Luxor temple had been teeming with people, when we had walked among the gigantic royals and its entrance had been simply mind blowing. Huge pair of seated statues of Ramses II had welcomed us in a rather intimidating way and their height had made the surge of tourists around him look rather puny. Scenes of the welcoming pharaoh’s military exploits had been etched on the walls of the first pylon and later Nubian kings too had added their glory to them. Beyond double rows of lotus bud topped columns had lead within the complex, from where it had turned into one series of obelisks, shrines and more hypostyle halls. Larger than life statues of pharaohs had also continued inside the complex and Amenhotep III, Tutankhamen and other such glorious names had jostled for our attention. It had been too much for one day and the series of towering royal figures had made me spin through history like a busy top. I had given up trying to keep track of the expansive Egyptian history soon, when suddenly its antiquity had struck me hard.

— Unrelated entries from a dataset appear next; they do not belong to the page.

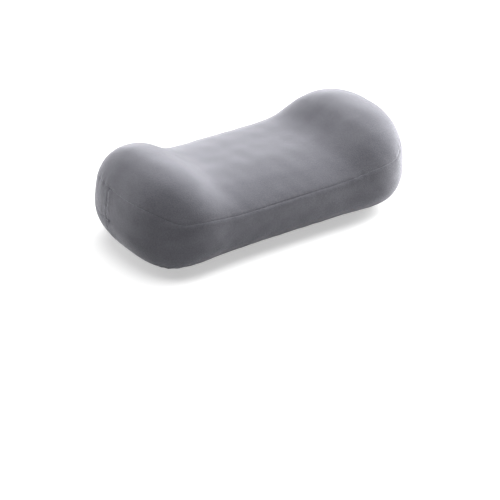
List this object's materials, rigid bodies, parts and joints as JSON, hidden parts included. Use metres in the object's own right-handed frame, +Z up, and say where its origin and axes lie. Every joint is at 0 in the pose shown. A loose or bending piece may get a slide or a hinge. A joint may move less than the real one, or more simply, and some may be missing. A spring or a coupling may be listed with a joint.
{
  "type": "cervical traction pillow",
  "caption": "Bone-shaped neck traction pillow: two raised lobes, a lower saddle, a foam core, an inner liner and a zipped velour cover.",
  "frame": {"origin": "centre of the flat underside the pillow rests on", "axes": "+X along the pillow from one lobe to the other, -Y the front, +Y the back with the zip, +Z up"},
  "size_m": [0.36, 0.1755, 0.1134],
  "materials": {
    "cover_fabric": "short-pile velour knit",
    "cover_thread": "spun polyester sewing thread",
    "foam": "open-cell slow-recovery foam, matt",
    "liner_fabric": "plain white knit",
    "liner_thread": "spun polyester sewing thread",
    "label_ribbon": "satin ribbon, blank",
    "zip_tape": "woven herringbone tape",
    "zip_coil": "polyester monofilament",
    "zip_stop_metal": "plain",
    "slider_metal": "dyed to match the cover"
  },
  "bodies": {
    "pillow": {"foam_core": "foam", "cover_top_panel": "cover_fabric", "cover_front_band": "cover_fabric", "cover_back_band_upper": "cover_fabric", "cover_back_band_lower": "cover_fabric", "cover_base_panel": "cover_fabric", "top_seam_thread": "cover_thread", "base_seam_thread": "cover_thread", "end_seam_threads": "cover_thread", "zip_line_seam_threads": "cover_thread", "liner_upper_panel": "liner_fabric", "liner_lower_panel": "liner_fabric", "liner_seam_thread": "liner_thread", "care_label": "label_ribbon", "zip_tape_upper": "zip_tape", "zip_tape_lower": "zip_tape", "zip_coil_upper": "zip_coil", "zip_coil_lower": "zip_coil", "zip_top_stops": "zip_stop_metal", "zip_bottom_stop": "zip_stop_metal", "zip_bartacks": "cover_thread", "zip_topstitching": "cover_thread"},
    "zip_slider": {"zip_slider_body": "slider_metal"},
    "pull_tab": {"zip_pull_tab": "slider_metal"}
  },
  "joints": [
    {"name": "zip_slide", "type": "slide", "parent": "pillow", "child": "zip_slider", "axis": [1, 0, 0], "range_m": [0, 0.204], "deforming": ["zip_coil_upper", "zip_coil_lower"]},
    {"name": "pull_tab_hinge", "type": "hinge", "parent": "zip_slider", "child": "pull_tab", "pos_m": [-0.104, 0.08615, 0.0475], "axis": [0, 0, 1], "range_deg": [0, 180]}
  ]
}
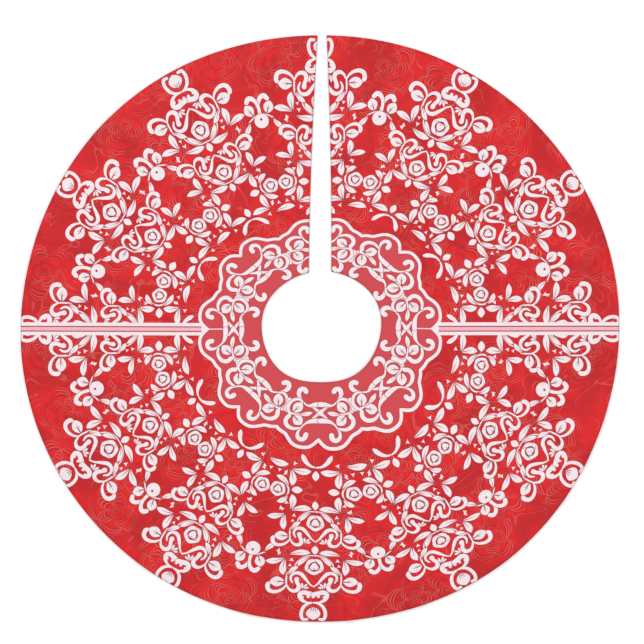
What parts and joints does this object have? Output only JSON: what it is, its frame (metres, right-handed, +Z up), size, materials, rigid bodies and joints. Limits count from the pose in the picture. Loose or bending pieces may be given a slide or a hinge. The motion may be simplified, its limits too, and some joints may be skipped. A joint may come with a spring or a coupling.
{
  "type": "tree skirt",
  "caption": "Round red-and-white printed cloth skirt, laid flat, with a centre trunk hole and a slit that lets it wrap a tree's base; folds and closes with hidden tabs.",
  "frame": {"origin": "centre of the trunk hole, on the floor that the skirt lies on", "axes": "+Z up, +Y along the slit from the trunk hole to the hem, +X to the right seen from above"},
  "size_m": [1.1176, 1.1175, 0.0054],
  "materials": {
    "printed_cloth": "satin-faced polyester, printed red and white",
    "lining": "plain woven polyester, matte",
    "edge_tape": "twill tape, matte",
    "webbing": "woven tape, matte",
    "hook_pile": "nylon hooks, matte",
    "loop_pile": "brushed nylon loops, matte",
    "label": "satin ribbon"
  },
  "bodies": {
    "lower_right": {"face_lower_right": "printed_cloth", "lining_lower_right": "lining", "hem_tape_lower_right": "edge_tape", "collar_tape_lower_right": "edge_tape", "care_label": "label"},
    "lower_left": {"face_lower_left": "printed_cloth", "lining_lower_left": "lining", "hem_tape_lower_left": "edge_tape", "collar_tape_lower_left": "edge_tape"},
    "upper_left": {"face_upper_left": "printed_cloth", "lining_upper_left": "lining", "hem_tape_upper_left": "edge_tape", "collar_tape_upper_left": "edge_tape", "slit_tape_left": "edge_tape", "loop_patch_inner": "loop_pile", "loop_patch_middle": "loop_pile", "loop_patch_outer": "loop_pile"},
    "upper_right": {"face_upper_right": "printed_cloth", "lining_upper_right": "lining", "hem_tape_upper_right": "edge_tape", "collar_tape_upper_right": "edge_tape", "slit_tape_right": "edge_tape"},
    "tab_inner": {"tab_strap_inner": "webbing", "hook_patch_inner": "hook_pile"},
    "tab_middle": {"tab_strap_middle": "webbing", "hook_patch_middle": "hook_pile"},
    "tab_outer": {"tab_strap_outer": "webbing", "hook_patch_outer": "hook_pile"}
  },
  "joints": [
    {"name": "storage_fold", "type": "hinge", "parent": "lower_right", "child": "lower_left", "pos_m": [0, 0, -0.006], "axis": [0, -1, 0], "range_deg": [0, 180]},
    {"name": "left_flap_fold", "type": "hinge", "parent": "lower_left", "child": "upper_left", "pos_m": [0, 0, 0.014], "axis": [1, 0, 0], "range_deg": [0, 180]},
    {"name": "right_flap_fold", "type": "hinge", "parent": "lower_right", "child": "upper_right", "pos_m": [0, 0, 0.014], "axis": [1, 0, 0], "range_deg": [0, 180]},
    {"name": "tab_inner_swing", "type": "hinge", "parent": "upper_right", "child": "tab_inner", "pos_m": [0.02153, 0.19, 0.0013], "axis": [0, 1, 0], "range_deg": [0, 180]},
    {"name": "tab_middle_swing", "type": "hinge", "parent": "upper_right", "child": "tab_middle", "pos_m": [0.01899, 0.325, 0.0013], "axis": [0, 1, 0], "range_deg": [0, 180]},
    {"name": "tab_outer_swing", "type": "hinge", "parent": "upper_right", "child": "tab_outer", "pos_m": [0.01429, 0.46, 0.0013], "axis": [0, 1, 0], "range_deg": [0, 180]}
  ]
}
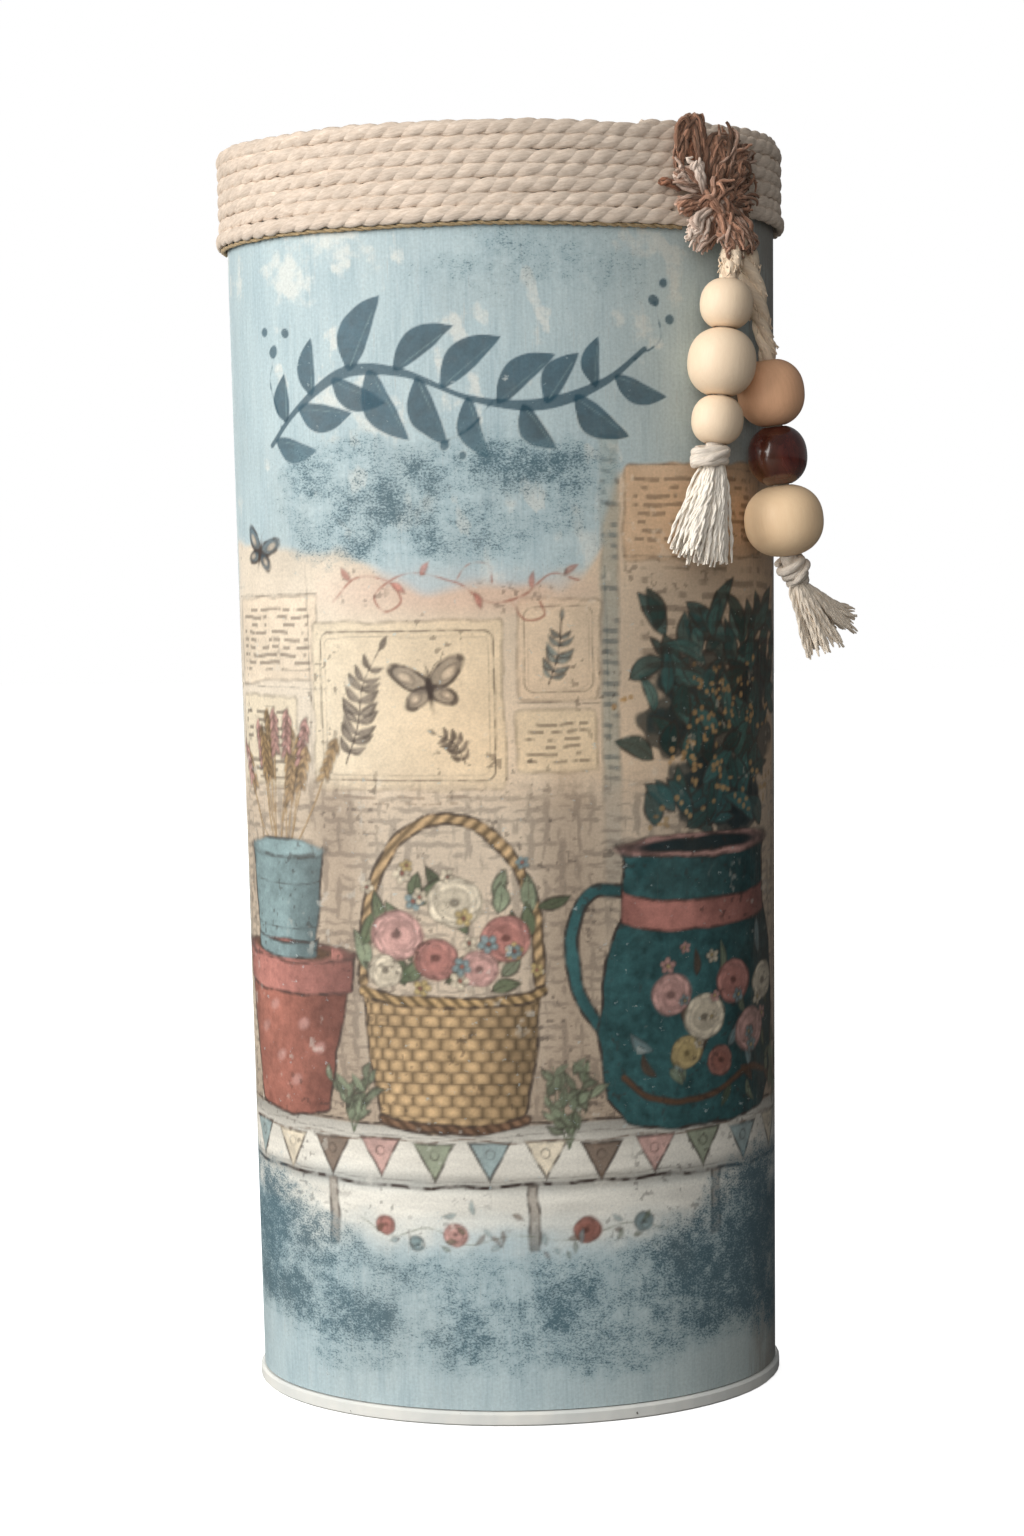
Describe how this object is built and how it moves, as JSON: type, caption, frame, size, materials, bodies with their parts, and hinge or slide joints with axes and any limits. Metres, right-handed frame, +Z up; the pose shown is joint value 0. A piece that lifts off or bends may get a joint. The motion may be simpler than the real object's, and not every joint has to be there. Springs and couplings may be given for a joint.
{
  "type": "oval vase",
  "caption": "Tall oval tin vase with a seamed base, printed paper sleeve, wound rope collar, jute tuft and two hanging strands of beads with tassels.",
  "frame": {"origin": "centre of the oval base, on the surface that the vase stands on", "axes": "+Z up, -Y towards the front, +X to the viewer's right along the wide side"},
  "size_m": [0.1929, 0.128, 0.3873],
  "materials": {
    "base_enamel": "off-white enamel on rolled tinplate, slightly chipped",
    "tinplate": "plain tinplate, satin",
    "printed_paper": "painted and printed paper under matt varnish, brushed and sponged",
    "cotton_rope": "three-ply twisted cotton rope, cream beige",
    "jute": "thin tan jute twine",
    "jute_tow": "brown jute tow, frayed, with pale tips",
    "cotton_cord": "soft cream cotton cord and yarn",
    "turned_wood": "pale turned wood, satin, faint grain",
    "dark_glaze": "glossy dark red-brown"
  },
  "bodies": {
    "vase": {"base_end": "base_enamel", "tin_body": "tinplate", "printed_sleeve": "printed_paper", "rope_wrap": "cotton_rope", "jute_twine": "jute", "tuft_left_loop": "jute_tow", "tuft_right_lock": "jute_tow", "tuft_cut_ends": "jute_tow", "tuft_tie": "jute_tow", "tuft_fringe": "jute_tow"},
    "left_hanger": {"left_cord_top": "cotton_cord"},
    "left_strand": {"left_cord": "cotton_cord", "left_knot": "cotton_cord", "left_tassel": "cotton_cord"},
    "left_upper": {"left_upper_bead": "turned_wood"},
    "left_middle": {"left_middle_bead": "turned_wood"},
    "left_lower": {"left_lower_bead": "turned_wood"},
    "right_hanger": {"right_cord_top": "cotton_cord"},
    "right_strand": {"right_cord": "cotton_cord", "right_knot": "cotton_cord", "right_tassel": "cotton_cord"},
    "right_upper": {"right_upper_bead": "turned_wood"},
    "right_dark": {"right_dark_bead": "dark_glaze"},
    "right_lower": {"right_lower_bead": "turned_wood"}
  },
  "joints": [
    {"name": "left_lift", "type": "hinge", "parent": "vase", "child": "left_hanger", "pos_m": [0.0697, -0.04436, 0.3473], "axis": [-0.7823, -0.6229, 0], "range_deg": [0, 60]},
    {"name": "left_sway", "type": "hinge", "parent": "left_hanger", "child": "left_strand", "pos_m": [0.06756, -0.04831, 0.3414], "axis": [-0.5826, 0.8127, 0.0139], "range_deg": [0, 35]},
    {"name": "left_upper_turn", "type": "hinge", "parent": "left_strand", "child": "left_upper", "pos_m": [0.06663, -0.04881, 0.33161], "axis": [0.0944, 0.0507, 0.9942], "continuous": true},
    {"name": "left_middle_turn", "type": "hinge", "parent": "left_strand", "child": "left_middle", "pos_m": [0.06502, -0.04967, 0.31466], "axis": [0.0944, 0.0507, 0.9942], "continuous": true},
    {"name": "left_lower_turn", "type": "hinge", "parent": "left_strand", "child": "left_lower", "pos_m": [0.06343, -0.05053, 0.2979], "axis": [0.0944, 0.0507, 0.9942], "continuous": true},
    {"name": "right_lift", "type": "hinge", "parent": "vase", "child": "right_hanger", "pos_m": [0.07397, -0.04015, 0.3473], "axis": [-0.7314, -0.6819, 0], "range_deg": [0, 60]},
    {"name": "right_sway", "type": "hinge", "parent": "right_hanger", "child": "right_strand", "pos_m": [0.07929, -0.03645, 0.319], "axis": [0.7418, -0.6692, 0.0434], "range_deg": [0, 35]},
    {"name": "right_upper_turn", "type": "hinge", "parent": "right_strand", "child": "right_upper", "pos_m": [0.08051, -0.0359, 0.30657], "axis": [-0.0975, -0.0436, 0.9943], "continuous": true},
    {"name": "right_dark_turn", "type": "hinge", "parent": "right_strand", "child": "right_dark", "pos_m": [0.08233, -0.0351, 0.28808], "axis": [-0.0975, -0.0436, 0.9943], "continuous": true},
    {"name": "right_lower_turn", "type": "hinge", "parent": "right_strand", "child": "right_lower", "pos_m": [0.08422, -0.03425, 0.26879], "axis": [-0.0975, -0.0436, 0.9943], "continuous": true}
  ]
}
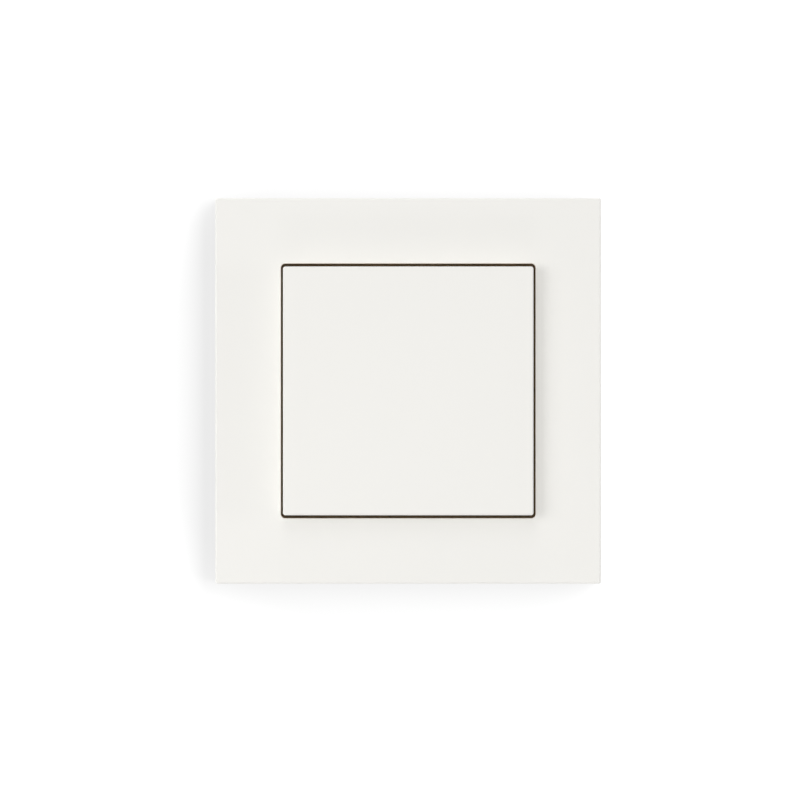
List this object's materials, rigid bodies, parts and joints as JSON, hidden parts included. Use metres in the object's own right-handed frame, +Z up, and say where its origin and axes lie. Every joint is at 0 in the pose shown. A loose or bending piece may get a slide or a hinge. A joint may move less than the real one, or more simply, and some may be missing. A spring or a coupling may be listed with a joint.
{
  "type": "wall light switch",
  "caption": "Square surface-mounted wall switch with one sprung rocker, a clamped frame and a self-powered radio module behind it.",
  "frame": {"origin": "centre of the base plate's flat back face, in the plane of the wall", "axes": "upright as mounted: +Z up the wall, +X to the right seen from the front, the front faces -Y and the wall lies at Y = 0"},
  "size_m": [0.084, 0.014, 0.084],
  "materials": {
    "switch_plastic": "warm white, fine satin moulding",
    "carrier_plastic": "dark warm grey, matt moulding",
    "module_plastic": "dark grey, matt moulding",
    "lever_plastic": "black, glass-filled",
    "magnet_metal": "nickel plated",
    "core_iron": "stamped soft iron",
    "copper": "enamelled copper wire",
    "tinned_metal": "tinned",
    "spring_steel": "bright spring steel",
    "board_green": "solder mask on glass laminate",
    "chip_black": "moulded chip package",
    "capacitor_yellow": "moulded capacitor package",
    "dome_rubber": "conductive silicone"
  },
  "bodies": {
    "root": {"cover_frame": "switch_plastic", "base_plate": "carrier_plastic", "clamp_ring": "carrier_plastic", "module_base": "module_plastic", "module_cover": "module_plastic", "u_core": "core_iron", "coil_bobbin": "lever_plastic", "coil_winding": "copper", "coil_pins": "tinned_metal", "return_leaf_spring": "spring_steel", "circuit_board": "board_green", "radio_chip": "chip_black", "storage_capacitor": "capacitor_yellow", "board_components": "chip_black", "antenna": "tinned_metal", "contact_domes": "dome_rubber"},
    "rocker": {"rocker": "switch_plastic"},
    "lever": {"drive_lever": "lever_plastic", "magnet": "magnet_metal", "front_pole_plate": "core_iron", "rear_pole_plate": "core_iron"}
  },
  "joints": [
    {"name": "rocker_tilt", "type": "hinge", "parent": "root", "child": "rocker", "pos_m": [0, -0.009, 0], "axis": [1, 0, 0], "range_deg": [-5, 5], "stiffness_Nm_per_rad": 1.5},
    {"name": "lever_tilt", "type": "hinge", "parent": "root", "child": "lever", "pos_m": [0, -0.00579, 0], "axis": [1, 0, 0], "range_deg": [-5, 5]}
  ],
  "couplings": [
    {"joint": "lever_tilt", "follows": "rocker_tilt", "ratio": 1}
  ]
}
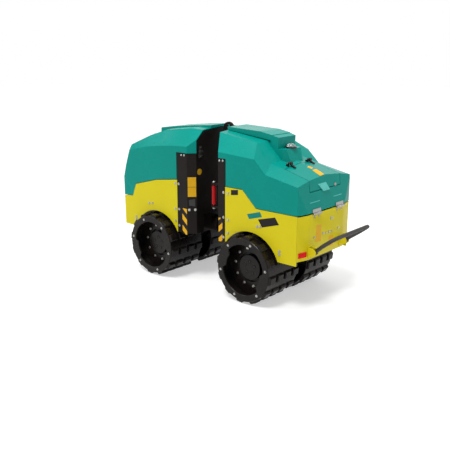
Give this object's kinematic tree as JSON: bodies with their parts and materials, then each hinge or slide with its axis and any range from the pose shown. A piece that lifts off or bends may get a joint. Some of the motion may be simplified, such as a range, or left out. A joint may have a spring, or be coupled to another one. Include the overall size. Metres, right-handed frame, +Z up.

Owing to my birth and roots in an ancient civilization like India, during my entire traveling career, not many countries have impressed me with their rich history and I have felt most of the global legacies to be awfully young. Egypt’s dizzying historical timeline, however, had left me awed and for more than once, during my trip, I have been bewildered by unique similarities between the two countries’ mythologies. Symbolism had been of very high priority in both the ancient cultures and those swirling thoughts had kept me preoccupied throughout the Luxor temple visit. Apart from feeling dwarfed by the looming pharaohs and admiring vivid stucco paintings left by the Romans, I had hardly absorbed much at Luxor temple and not even the noisy surging crowds of tourists had distracted me. Lost in my thoughts, I had given the aggressive baksheesh demanding locals amiss and had nearly risked losing out on most of Luxor temple moments, when something magical had happened. It had been, somewhere near the stunning Colonnade of Amenhotep III, that thankfully a stilted hush had drawn me out of my thoughts and I had nearly gasped at what had met my eyes.
A Luxor day had been ending fast, giving space to the most romantic evening, that I had ever seen and the setting sun, despite its tiredness had thrown fingers of gorgeous light through the old columns. The sky too had played along with its favourite child and pastel shades of violet, lilac and pink had gloriously melted into each other. As if on cue, Nile had unfurled its most gentle breeze and it had billowed the glowing white of the local’s gallebeyas like sails. The beauty had taken all our collective breaths away and it had been a sunset, befitting the jewel of ancient Egyptian civilization. Needless to say, Luxor had not been overrated.